Although it was later shown that increasing dopamine could produce hallucinations, establishing a consistent link between them, it has not been clear why.
They achieved this by taking advantage of a simple fact: Your brain is lazy. It makes shortcuts to understand the deluge of information that bombards it daily. If youre presented with consistent information, consistently, your brain adjust its expectations of reality in turn. This is the basis of Bayesian theories of how we perceive the world that is, the brain makes inferences about the world around us based on statistics and probabilities on what is likely to occur.

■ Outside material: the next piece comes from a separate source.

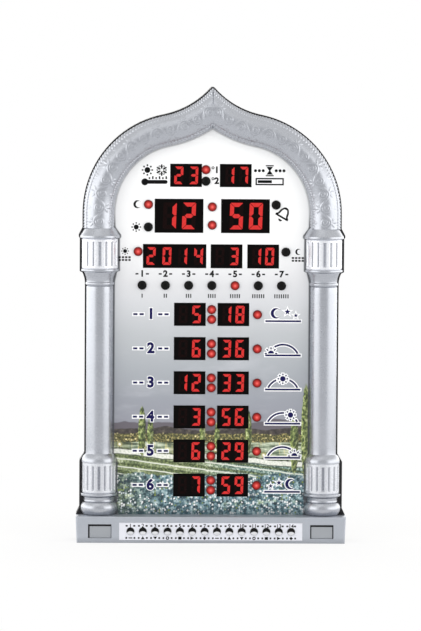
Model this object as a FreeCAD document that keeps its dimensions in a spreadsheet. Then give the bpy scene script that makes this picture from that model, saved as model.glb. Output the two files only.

[I]ncreasing dopamine made it more difficult for participants to adjust their perception an effect comparable to how the hallucinators had struggled. Moreover, the extent to which participants struggled was strongly associated with the severity of hallucinations but not with any diagnosis of schizophrenia. In other words, the difficulty appeared to be associated with a symptom, not a diagnosis.
Using brain imaging, the researchers also showed that an increased capacity for dopamine release, from a part of the brain known as the striatum (an area involved in schizophrenia), was associated with the severity of hallucinations. Together, these experiments showed that excess dopamine was associated with difficulty in accurately predicting reality.
(Excerpt) Read more at inverse.com ...
Qwxlgrys?
Blgthrths are related to grumbling rugs.
They more resemble angry buzzing towels that wriggle through the air.
Qwxlgrys... Sounds like a trickster bathmat, the kind that skitters out from under your feet when you step out of the shower because it doesn’t want to be wet.
Thank you—the correct diagnosis is half the zrgtps.
Thank you. This one is strangely relaxing....
I love me some marmalade Floofs!! Thanks!
Good morning.
I just got off the phone from Tech Support in East Tennessee, and the consensus is that the Lenovo is fried. It gave me two years, almost, and it was used, refurbished and re-used, so I guess it had a good life. At some point I will go in and remove everything from the hard drive that is possible to remove, and then I’ll just donate it someone who rebuilds them and sells them.
So we’re back to the Little Purple Thing, that is far too small for me to read comfortably. I see no way to permanently enlarge the text except by the mouse.
He seems to be sitting on a cat-tree inside a greenhouse window. Makes one feel a little warmer ...
The Envirothon team is going to a greenhouse - the nation’s largest single-site greenhouse - to look at their automated systems. Automation in agriculture is a Current Environmental Issue.
OK. I’ve done something useful in 2020. I should quit while I’m ahead.
Dey was having nginx (pronounced Engine-X) problems according to the error messages I was seeing. I had to just bag yestiddey and work all day.
Well, having missed all of yesterday due to Engine-X problems at FR, I will wish everyone a Happy belated Tuesday and Happy Wednesday in one post.
And off to work. It will be another busy one.
Seeya! Best wishes on the day!
How else will we be able to survive on Mars?
Example situation: What do you do with the parts of the tomato plant that people don't want to eat? -- That's why we need goats and chickens.
And their wastes are fertilizer, which we will need after we have processed the necessary amount of Martian soil to make it usable.
More immediate benefits of automation and networking in agriculture include water conservation, reductions in pesticide, herbicide, and fertilizer use, control of plant diseases and pests ... and lower long-term costs.
I don’t know whut dey wuz having but I thought today was a repeat. Nope, nothing so simple. I killed another laptop. *sigh* It seems to be gift of some kind. :o|
Happy Wednesday.
*tagline*
Many acquaintances in the town we live in majored in agronomics, agriculture, chemistry, and related fields. Funny that townies think we’re all backwoods hillbillies.
Hey, y’all.
It’s very scientific.
Being a FReeper is very educational in a lot of unexpected ways. Especially being an Undead FReeper!
;o])
Isn’t Xagthrath the one with the vowels? Am I misspelling it?